En los últimos meses, hemos asistido con indignación a la reforma de la Ley de Parque Nacionales, entre otras cosas para prolongar el período de caza en su interior. Se trata de aplicar a los espacios naturales que sobreviven los mismos criterios que han ido arrasando el resto del territorio: la eliminación cualquier tipo de traba social, ecológica o humana a la compulsiva obtención de beneficios y al disfrute privilegiado de quienes poseen fincas dentro de los mismos.
El argumento del Gobierno es la necesidad de velar por la “seguridad jurídica” de los grandes propietarios privados. Detrás del genérico “titulares de derecho” se esconden, por ejemplo, personas como Alberto Alcocer, Alberto Cortina o el naviero Alejandro Aznar, marido de Mónica Oriol, presidenta del Círculo de Empresarios.
Como bien sabemos por los medios de comunicación, la caza es una actividad bien valorada por la casta de este país a la hora de hacer ostentación de lo conseguido o lo sustraído. Si las leyes les impiden cazar, hacen lo mismo que cuando las leyes les impiden construir promociones inmobiliarias o infraestructuras: utilizan sus contactos y consiguen que las leyes cambien, los suelos se recalifiquen o las sentencias no se ejecuten. Así, se protege a los “titulares de derechos” y se les garantiza la “seguridad jurídica”. Es el neocaciquismo del siglo XXI.
Pero quizás se entienda mejor para qué sirve un Parque Nacional si sugerimos fijar la atención no en el parque, sino en lo que hay alrededor de él, fuera de las vallas que lo delimitan. Se entenderá mejor lo que son los parques si se observa el territorio degradado que hay alrededor y que un día fue como lo que hay dentro del parque. Los Parques Nacionales son la memoria de la tierra. Son trozos de vida compleja resistiendo a un modelo cultural y económico que crece como un tumor devorando la tierra viva sin la que paradójicamente no se puede mantener.
Los parques nacionales son el testimonio vivo de la incapacidad de las sociedades autodenominadas desarrolladas para convivir y conservar la naturaleza de la que dependen.

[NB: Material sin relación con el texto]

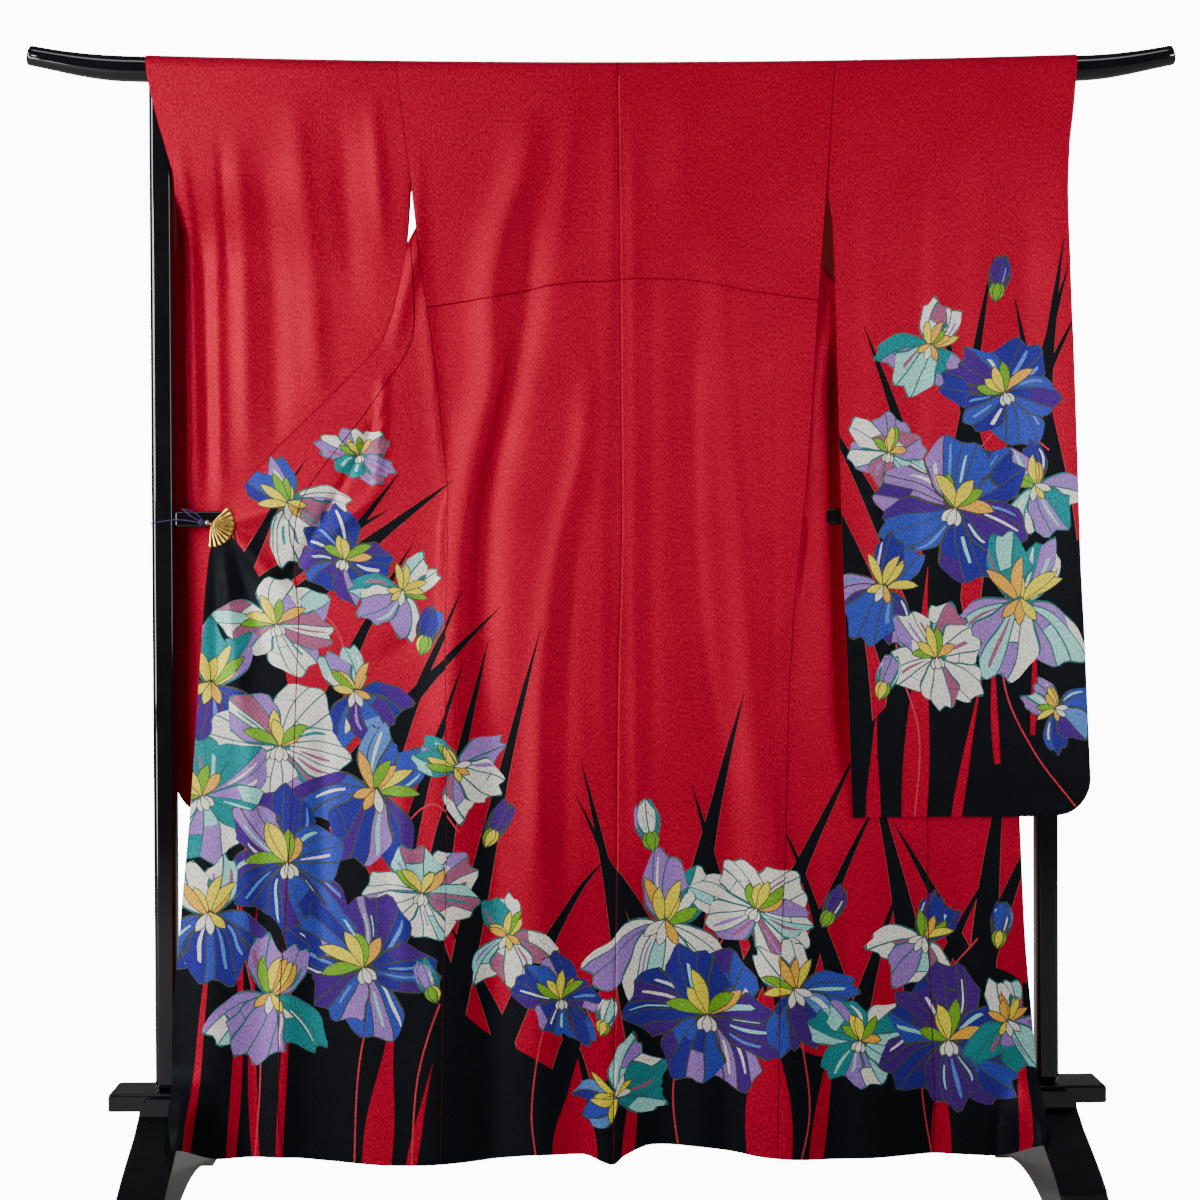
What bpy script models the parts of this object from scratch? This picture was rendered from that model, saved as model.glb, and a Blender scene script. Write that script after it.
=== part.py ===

Recuerdan permanente que esta forma de entender la economía y la sociedad es suicida.
Cuando vemos las fotos de Blesa, posando virilmente con el rifle en la mano y con la cebra, el ciervo o el hipopótamo a sus pies, cuando pensamos en Granados, colocándose por encima las vísceras sangrientas del animal cazado, no podemos dejar de pensar en que esas imágenes son una buena metáfora del dominio de los nuevos caciques.
A sus pies de machos depredadores, no solo están la cebra o el ciervo muerto, están la familia que no puede pagar la factura de la luz, la mujer que no sabe cómo hacer para cuidar a su padre, trabajar empleada y hacerse cargo de sus nietos, el parado, los migrantes sin papeles, las trabajadoras con salario y aun así pobres, las jóvenes sin futuro que no se pueden quedar en su ciudad... A los pies del cacique cazador están todas esas personas que no son sujeto, ni titular de derecho, que no merecen seguridad jurídica, económica o alimentaria. No merecen ni que la tierra que pisan esté viva. A los pies de los señoritos, lo que aparece es el conjunto de la vida abatida, humillada, sometida, muerta.
Delibes narra en los Santos Inocentes la explosión de la dignidad y la rebeldía de Azarías, cuando el señorito abate a su milana bonita, símbolo de la libertad y de la vida no humillada. Ojalá que ver la vida abatida a los pies de esos indignos ejemplares de nuestra especie haga brotar a chorros la dignidad, la rebeldía y la confianza en construir un mundo que no pise efímeramente sobre lo muerto.